The 60-day War Powers deadline on the U.S.-Iran conflict expires on May 1, creating a near-term legal and political constraint on President Trump’s military campaign. Congress has not authorized continued operations, while some Republicans have signaled they may resist approval; Trump could seek a 30-day withdrawal extension, but that would not permit an offensive continuation. The standoff has already contributed to higher U.S. fuel prices and raises the risk of a broader market reaction if hostilities continue.

Analysis

The market is underpricing the legal/constitutional layer as a real near-term catalyst, not just headline noise. If the administration tries to stretch the timeline, the first-order move is not necessarily a broad risk-off event; it is a shift in probability toward a formally constrained campaign, which tends to cap escalation premium in energy and defense after the initial headline pop. That makes the setup more about path dependency than direction: a clean authorization vote would extend the geopolitical bid, while a failure to secure it likely forces a narrower, lower-intensity posture that removes some tail risk from crude without fully deflating the premium. The bigger second-order effect is domestic political drag on Republicans, which matters because it reduces the odds of a quick legislative “fix.” That raises the probability of procedural gamesmanship, delayed votes, and muddled legal disputes—exactly the kind of environment where vol in crude, defense contractors, and U.S. airlines can stay elevated even if spot prices don’t trend materially higher. The market is likely to react asymmetrically to each incremental procedural development, with upside in crude capped by demand-destruction fears and downside in crude limited by the persistent risk of a renewed confrontation.
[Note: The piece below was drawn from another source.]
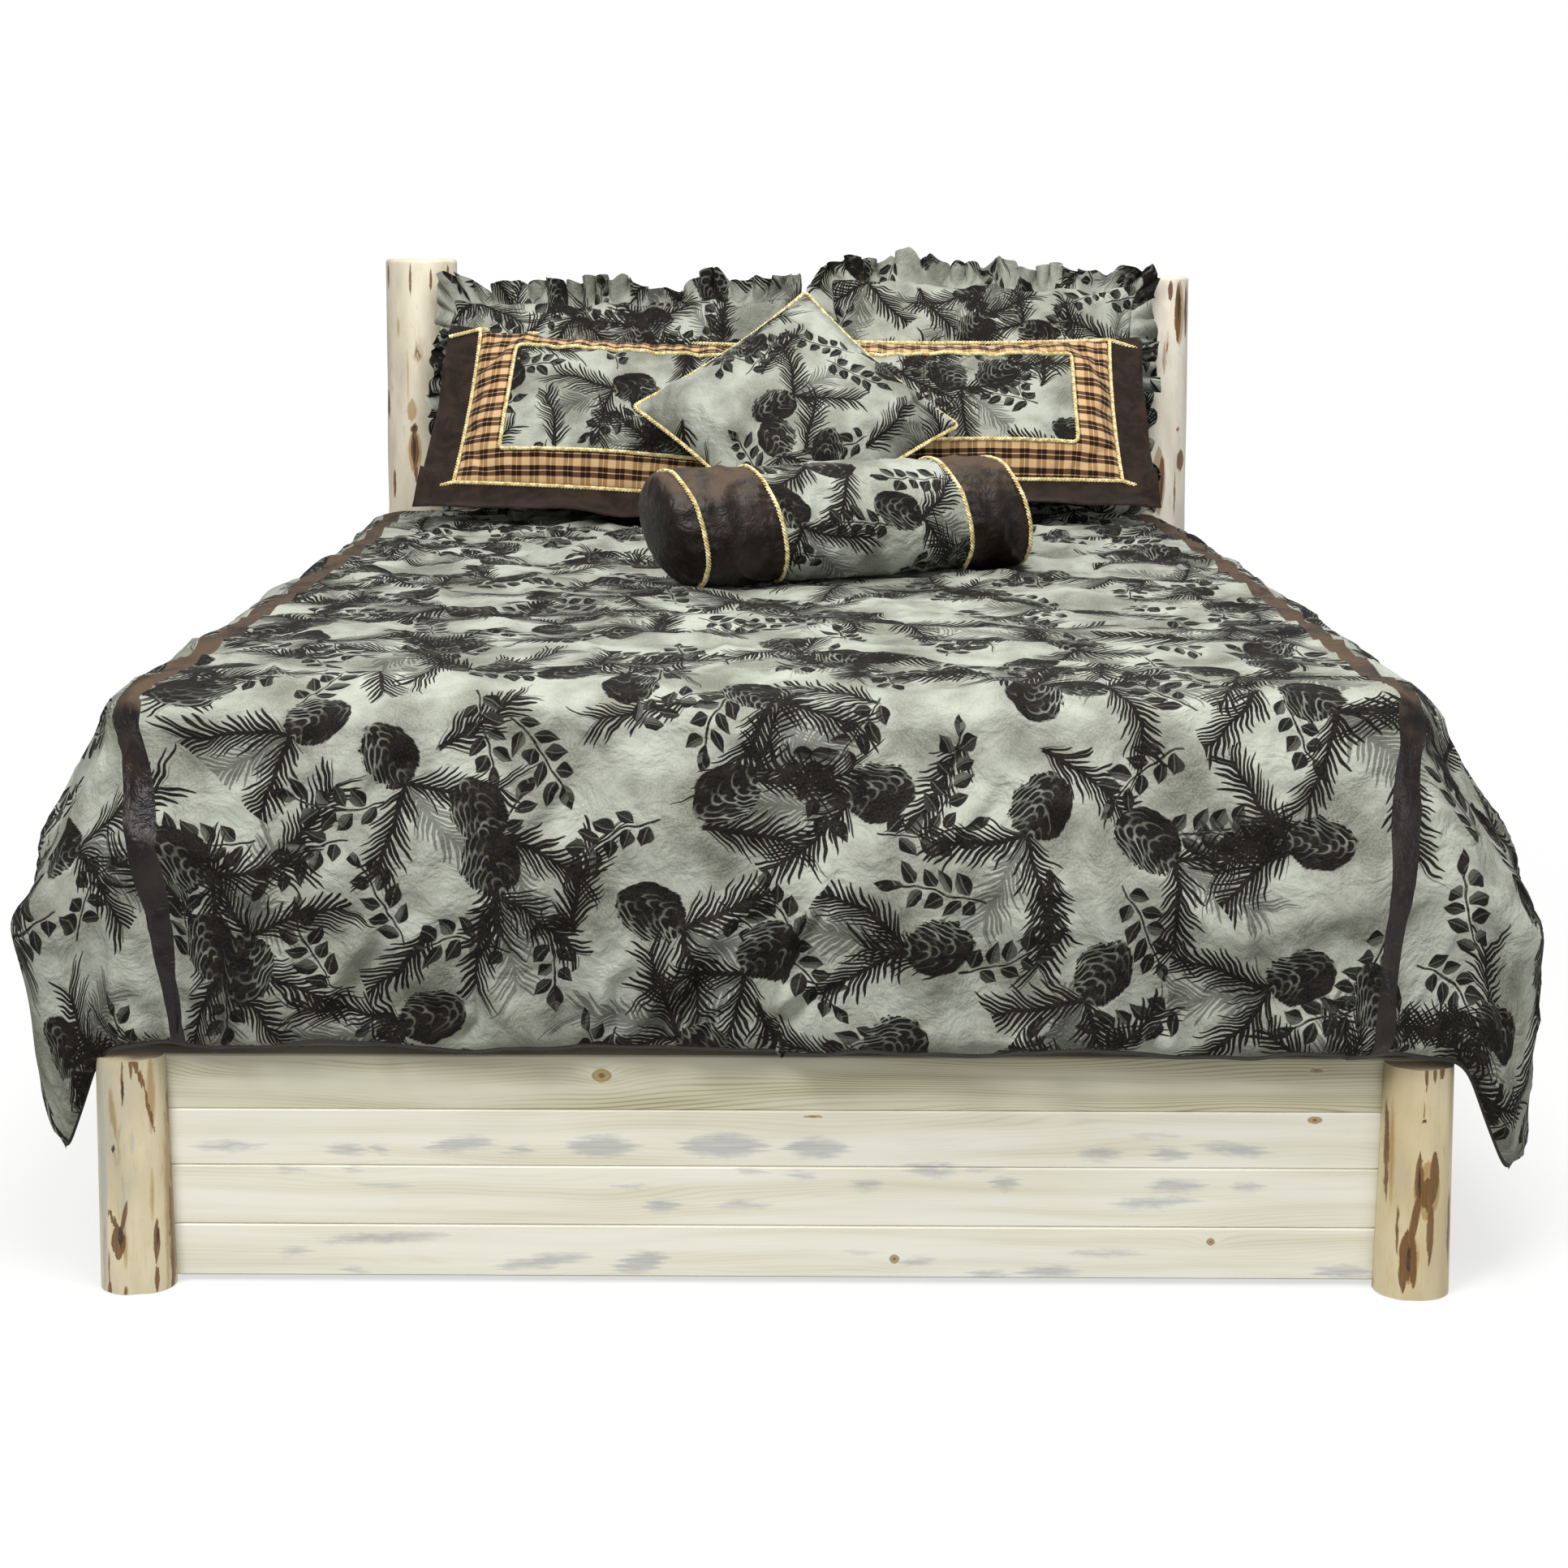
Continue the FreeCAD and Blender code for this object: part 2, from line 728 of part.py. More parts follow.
def side_reaches():
    # outward reach of shoulder, knee and hem along the side, from the head to the foot
    steady = comforter_foot_reach
    shares = [(0.80, 0.90, 1.00), (0.86, 1.08, 1.28), (0.84, 0.98, 1.10), (0.90, 1.16, 1.44),
              (0.88, 1.06, 1.26), (0.94, 1.28, 1.62), (0.92, 1.20, 1.48), (0.96, 1.44, 1.90),
              (0.96, 1.50, 2.04)]
    return [tuple(steady * share for share in row) for row in shares]


def corner_stations(knee_z):
    reach = comforter_foot_reach
    drop = comforter_foot_hem
    rows = [(0.0, 0.95, 1.61, 1.0, 2.24, 1.268), (11.25, 0.93, 1.68, 0.90, 2.14, 0.833),
            (22.5, 0.87, 2.10, 0.80, 1.97, 0.552), (33.75, 0.77, 1.40, 0.90, 1.66, 0.990),
            (45.0, 0.68, 1.10, 1.0, 1.47, 0.993), (67.5, 0.60, 0.86, 1.0, 1.10, 0.996),
            (90.0, 0.56, 0.84, 1.0, 1.0, 1.0)]
    stations = []
    for angle, shoulder, knee, knee_share, hem, hem_share in rows:
        stations.append((None, None, angle, reach * shoulder, reach * knee, knee_z * knee_share,
                         reach * hem, drop * hem_share))
    return stations


def foot_stations(knee_z):
    steady = comforter_foot_reach
    half = mattress_width * 0.5 - mattress_corner_radius
    rows = [(0.80, 0.56, 0.80, 0.94), (0.60, 0.58, 0.88, 1.0), (0.40, 0.56, 0.80, 0.93),
            (0.20, 0.58, 0.87, 1.0), (0.0, 0.56, 0.81, 0.94)]
    return [(half * share, mattress_foot_y, 90.0, steady * shoulder, steady * knee, knee_z,
             steady * hem, comforter_foot_hem) for share, shoulder, knee, hem in rows]


def station_frame(station):
    x, y, angle = station[0], station[1], math.radians(station[2])
    out = (math.cos(angle), -math.sin(angle))
    if x is None:
        centre_x = mattress_width * 0.5 - mattress_corner_radius
        centre_y = mattress_foot_y + mattress_corner_radius
        x = centre_x + mattress_corner_radius * out[0]
        y = centre_y + mattress_corner_radius * out[1]
    return x, y, out


def ribbon_points(station):
    shoulder, knee, knee_z, hem, hem_z = station[3:]
    drop = comforter_shoulder_drop
    loft = comforter_loft
    half_turn = math.sqrt(0.5)
    shoulder_z = comforter_top_z - drop
    flat_end = shoulder - drop
    outer = [(-comforter_lap, comforter_top_z), (flat_end, comforter_top_z),
             (flat_end + drop * half_turn, shoulder_z + drop * half_turn), (shoulder, shoulder_z),
             (knee, knee_z), (hem, hem_z)]
    turn = drop - loft
    inner = [(hem - comforter_hem_thickness, hem_z), (knee - loft, knee_z), (shoulder - loft, shoulder_z),
             (flat_end + turn * half_turn, shoulder_z + turn * half_turn), (flat_end, comforter_under_z),
             (-comforter_lap, comforter_under_z)]
    return outer, inner


def ribbon(station):
    x, y, out = station_frame(station)

    def lift(point):
        return (x + out[0] * point[0], y + out[1] * point[0], point[1])

    outer, inner = ribbon_points(station)
    o = [lift(p) for p in outer]
    i = [lift(p) for p in inner]
    edges = [line(o[0], o[1]), arc(o[1], o[2], o[3]), line(o[3], o[4]), line(o[4], o[5]),
             line(o[5], i[0]), line(i[0], i[1]), line(i[1], i[2]), arc(i[2], i[3], i[4]),
             line(i[4], i[5]), line(i[5], o[0])]
    return Part.Wire(edges)


def top_sheet():
    points = []
    for station in skirt_stations():
        x, y, out = station_frame(station)
        points.append((x - out[0] * comforter_lap, y - out[1] * comforter_lap))
    left = [(-x, y) for x, y in reversed(points) if x > clearance]
    outline = [FreeCAD.Vector(x, y, comforter_under_z) for x, y in points + left]
    wire = Part.makePolygon(outline + [outline[0]])
    return Part.Face(wire).extrude(FreeCAD.Vector(0, 0, comforter_loft))


def comforter():
    right = Part.makeLoft([ribbon(s) for s in skirt_stations()], True, True)
    return fused([top_sheet(), right, mirror_x(right)])


# pillows

def lens_section(across, low, high, half_loft, edge):
    # a lens in the plane at this place across the pillow, bellied on both faces
    half_edge = edge * 0.5
    middle = 0.5 * (low + high)
    belly = half_loft
    a, b = (across, -half_edge, low), (across, -half_edge, high)
    c, d = (across, half_edge, high), (across, half_edge, low)
    return Part.Wire([arc(a, (across, -belly, middle), b), line(b, c),
                      arc(c, (across, belly, middle), d), line(d, a)])


def pillow_body(width, height, half_loft, draw_in):
    sections = []
    for share, fullness in ((-1.0, 0.0), (-0.86, 0.50), (-0.5, 0.86), (0.0, 1.0),
                            (0.5, 0.86), (0.86, 0.50), (1.0, 0.0)):
        inset = draw_in * (1.0 - share ** 2)
        belly = pillow_edge * 0.62 + (half_loft - pillow_edge * 0.62) * fullness
        sections.append(lens_section(share * width * 0.5, inset, height - inset, belly, pillow_edge))
    return Part.makeLoft(sections, True, False)


def drawn_outline(low_x, high_x, low_z, high_z, draw_in, y):
    mid_x, mid_z = 0.5 * (low_x + high_x), 0.5 * (low_z + high_z)
    corners = [(low_x, y, low_z), (high_x, y, low_z), (high_x, y, high_z), (low_x, y, high_z)]
    middles = [(mid_x, y, low_z + draw_in), (high_x - draw_in, y, mid_z),
               (mid_x, y, high_z - draw_in), (low_x + draw_in, y, mid_z)]
    edges = [arc(corners[i], middles[i], corners[(i + 1) % 4]) for i in range(4)]
    return Part.Wire(edges)


def flat_border(width, height, draw_in):
    outline = drawn_outline(-width * 0.5, width * 0.5, 0, height, draw_in, -border_thickness * 0.5)
    return Part.Face(outline).extrude(FreeCAD.Vector(0, border_thickness, 0))


def leaned(shape, lean, x, y):
    shape.rotate(FreeCAD.Vector(0, 0, 0), FreeCAD.Vector(1, 0, 0), -lean)
    lift = bedding_z - shape.BoundBox.ZMin
    shape.translate(FreeCAD.Vector(x, y, lift))
    return shape


def plaid_sham(side):
    draw_in = plaid_sham_high_border * 0.25
    body = pillow_body(plaid_sham_width - 2 * plaid_sham_side_border,
                       plaid_sham_height - plaid_sham_low_border - plaid_sham_high_border,
                       plaid_sham_half_loft, draw_in)
    body.translate(FreeCAD.Vector(0, 0, plaid_sham_low_border))
    sham = fused([flat_border(plaid_sham_width, plaid_sham_height, draw_in), body])
    sign = -1 if side == "left" else 1
    return leaned(sham, plaid_sham_lean, sign * sham_centre_x, mattress_head_y - plaid_sham_from_head)


def ruffle_edge(width, height):
    # points of the gathered edge, one at each crest and valley of its folds
    points = []
    for i in range(ruffle_gathers_wide):
        points.append((-width * 0.5 + width * i / ruffle_gathers_wide, 0.0, 0, -1))
    for i in range(ruffle_gathers_tall):
        points.append((width * 0.5, height * i / ruffle_gathers_tall, 1, 0))
    for i in range(ruffle_gathers_wide):
        points.append((width * 0.5 - width * i / ruffle_gathers_wide, height, 0, 1))
    for i in range(ruffle_gathers_tall):
        points.append((-width * 0.5, height - height * i / ruffle_gathers_tall, -1, 0))
    return points


def ruffle_section(x, z, out_x, out_z, swing):
    half = ruffle_thickness * 0.5
    down = ruffle_tucked_share if out_z < 0 else 1.0
    far_x, far_z = x + out_x * ruffle_depth, z + out_z * ruffle_depth * down
    near_x, near_z = x + out_x * clearance, z + out_z * clearance
    corners = [(near_x, -half, near_z), (far_x, swing - half, far_z),
               (far_x, swing + half, far_z), (near_x, half, near_z)]
    return Part.makePolygon([FreeCAD.Vector(*c) for c in corners + corners[:1]])


def ruffle(width, height):
    sections = []
    edge = ruffle_edge(width, height)
    for index, (x, z, out_x, out_z) in enumerate(edge):
        previous = edge[index - 1]
        corner = (previous[2], previous[3]) != (out_x, out_z)
        if corner:
            out_x, out_z = out_x + previous[2], out_z + previous[3]
        swing = ruffle_swing if index % 2 else -ruffle_swing
        sections.append(ruffle_section(x, z, out_x, out_z, swing))
    return Part.makeLoft(sections, True, True, True)


def ruffled_sham(side):
    # the pillow and the gathered strip sewn round it, leaned back together
    height = ruffled_sham_heights[side]
    body = pillow_body(ruffled_sham_width, height, ruffled_sham_half_loft, clearance)
    frill = ruffle(ruffled_sham_width, height)
    place = FreeCAD.Vector(ruffled_sham_x[side], mattress_head_y - ruffled_sham_from_head, 0)
    for shape in (body, frill):
        shape.rotate(FreeCAD.Vector(0, 0, 0), FreeCAD.Vector(1, 0, 0), -ruffled_sham_lean)
        shape.translate(place)
    lift = bedding_z - min(vertex.Z for vertex in frill.Vertexes)
    for shape in (body, frill):
        shape.translate(FreeCAD.Vector(0, 0, lift))
    return body, frill


def square_cushion():
    body = pillow_body(cushion_side, cushion_side, cushion_half_loft, cushion_side * 0.02)
    body.translate(FreeCAD.Vector(0, 0, -cushion_side * 0.5))
    body.rotate(FreeCAD.Vector(0, 0, 0), FreeCAD.Vector(0, 1, 0), 45)
    return leaned(body, cushion_lean, cushion_x, mattress_head_y - cushion_from_head + cushion_side * 0.5)


def roll_profile():
    # an open outline over the axis: domed ends, a bead at each piping, a slight swell between
    half = roll_length * 0.5
    waist = roll_radius * 0.95
    bead = roll_piping_radius
    stops = [share * (roll_length - 2 * roll_dome) for share in roll_piping_shares]
    button = roll_button_radius
    edges = [line((-half, 0, 0), (-half, 0, button)),
             arc((-half, 0, button), (stops[0] - roll_dome * 0.55, 0, waist * 0.72), (stops[0] - bead, 0, waist))]
    for index, x in enumerate(stops):
        ridge = [(x - bead, 0, waist), (x - bead * 0.4, 0, waist + bead), (x + bead * 0.4, 0, waist + bead),
                 (x + bead, 0, waist)]
        edges += [line(ridge[i], ridge[i + 1]) for i in range(3)]
        if index + 1 < len(stops):
            start, end = x + bead, stops[index + 1] - bead
            swell = [(start, 0, waist), (start + (end - start) * 0.25, 0, roll_radius),
                     (start + (end - start) * 0.75, 0, roll_radius), (end, 0, waist)]
            edges += [line(swell[i], swell[i + 1]) for i in range(3)]
    edges.append(arc((stops[-1] + bead, 0, waist), (stops[-1] + roll_dome * 0.55, 0, waist * 0.72),
                     (half, 0, button)))
    edges.append(line((half, 0, button), (half, 0, 0)))
    edges.append(line((half, 0, 0), (-half, 0, 0)))
    return Part.Wire(edges)


def neck_roll():
    body = Part.Face(roll_profile())
    roll = body.revolve(FreeCAD.Vector(0, 0, 0), FreeCAD.Vector(1, 0, 0), 360)
    roll.rotate(FreeCAD.Vector(0, 0, 0), FreeCAD.Vector(0, 0, 1), roll_turn)
    roll.translate(FreeCAD.Vector(roll_x, mattress_head_y - roll_from_head, bedding_z + roll_radius))
    return roll


def save_foot_end():
    for side in ("left", "right"):
        save("foot_log_" + side, half_log(side))
    for index, name in enumerate(("bottom", "lower", "upper", "top")):
        save("foot_board_" + name, foot_board(index))
    save("log_screws", log_screws())
    block = corner_block()
    save("foot_corner_block_left", mirror_x(block))
    save("foot_corner_block_right", block)
    bolts, nuts, washers = foot_bolt_parts()
    save("rail_bolts", bolts)
    save("rail_bolt_nuts", nuts)
    save("rail_bolt_washers", washers)


def save_head_end():
    for side in ("left", "right"):
        save("head_post_" + side, head_post(side))
    for index in range(head_board_count):
        save("head_board_" + str(index + 1), head_board(index))
    save("head_batten_left", mirror_x(head_batten()))
    save("head_batten_right", head_batten())
    save("batten_screws", batten_screws())
    save("head_crossrail", head_crossrail())
    save("bed_bolts", bed_bolts())
    save("barrel_nuts", barrel_nuts())


def save_supports():
    save("side_rail_left", mirror_x(side_rail()))
    save("side_rail_right", side_rail())
    save("slat_cleat_left", mirror_x(cleat()))
    save("slat_cleat_right", cleat())
    save("slats", slats())
    save("slat_screws", slat_screws())
    save("centre_beam", centre_beam())
    save("beam_hangers", beam_hangers())
    for name, y in zip(("foot", "middle", "head"), leg_centres()):
        save("support_leg_" + name, support_leg(y))
        save("glide_" + name, glide(y))
    save("tee_nuts", tee_nuts())


def save_bedding():
    save("box_spring", rounded_block(mattress_width, mattress_length, box_spring_bottom_z, box_spring_top_z,
                                     mattress_corner_radius, box_spring_edge_radius))
    save("mattress", rounded_block(mattress_width, mattress_length, mattress_bottom_z, mattress_top_z,
                                   mattress_corner_radius, mattress_edge_radius))
    save("comforter", comforter())
    for side in ("left", "right"):
        save("plaid_sham_" + side, plaid_sham(side))
        body, frill = ruffled_sham(side)
        save("ruffled_sham_" + side, body)
        save("sham_ruffle_" + side, frill)
    save("square_cushion", square_cushion())
    save("neck_roll", neck_roll())


save_foot_end()
save_head_end()
save_supports()
save_bedding()
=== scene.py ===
"""A made-up queen bed of peeled pine logs: frame, box spring, mattress, comforter, shams, cushion and neck roll."""
import logging
import math
from dataclasses import dataclass
from enum import Enum
from functools import cached_property
from typing import Callable, Sequence

import bpy
import numpy as np
from mathutils import Matrix, Vector


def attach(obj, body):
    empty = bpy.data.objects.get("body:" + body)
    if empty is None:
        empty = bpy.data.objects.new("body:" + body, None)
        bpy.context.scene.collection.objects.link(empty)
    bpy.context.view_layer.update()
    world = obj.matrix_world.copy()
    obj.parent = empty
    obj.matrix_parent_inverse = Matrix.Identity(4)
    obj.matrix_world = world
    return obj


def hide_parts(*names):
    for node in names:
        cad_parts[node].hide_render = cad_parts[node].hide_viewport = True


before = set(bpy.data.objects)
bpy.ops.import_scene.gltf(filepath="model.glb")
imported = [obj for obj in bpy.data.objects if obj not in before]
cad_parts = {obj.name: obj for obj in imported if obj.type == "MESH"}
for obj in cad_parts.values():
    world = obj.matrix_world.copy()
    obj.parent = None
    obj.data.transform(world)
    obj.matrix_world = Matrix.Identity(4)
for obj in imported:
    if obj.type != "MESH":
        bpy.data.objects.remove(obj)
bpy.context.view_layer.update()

log = logging.getLogger("rustic_log_bed")

MM = 0.001
MIDDLE_Y = 1073.0 * MM
BED_BODY = "bed"
PHOTO_SIDE = 1932
SENSOR = 36.0
FLOOR_Z = -1.2 * MM
QUILT_TOP = 758.2 * MM
CORD_RADIUS = 4.4 * MM
CORD_STRANDS = 3
CORD_LAY = 19.0 * MM


def at(x_mm: float, depth_mm: float, z_mm: float) -> tuple[float, float, float]:
    """Turn millimetres counted from the foot panel's front face into a point of the row frame, in metres."""
    return (x_mm * MM, depth_mm * MM - MIDDLE_Y, z_mm * MM)


def spot(x_mm: float, depth_mm: float) -> tuple[float, float]:
    """Turn a place on the plan, counted as in at(), into metres of the row frame."""
    return at(x_mm, depth_mm, 0.0)[:2]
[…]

Contrarian angle: the consensus may be overestimating the likelihood that this turns into a sustained commodity shock. The legal deadline itself can act as a pressure-release valve, because it creates an off-ramp for escalation and forces a discussion of limits. Unless there is a genuine widening of conflict, the more durable trade is volatility, not outright directional oil beta. That favors owning event risk around the deadline while fading any medium-lived spike that lacks a fresh supply interruption.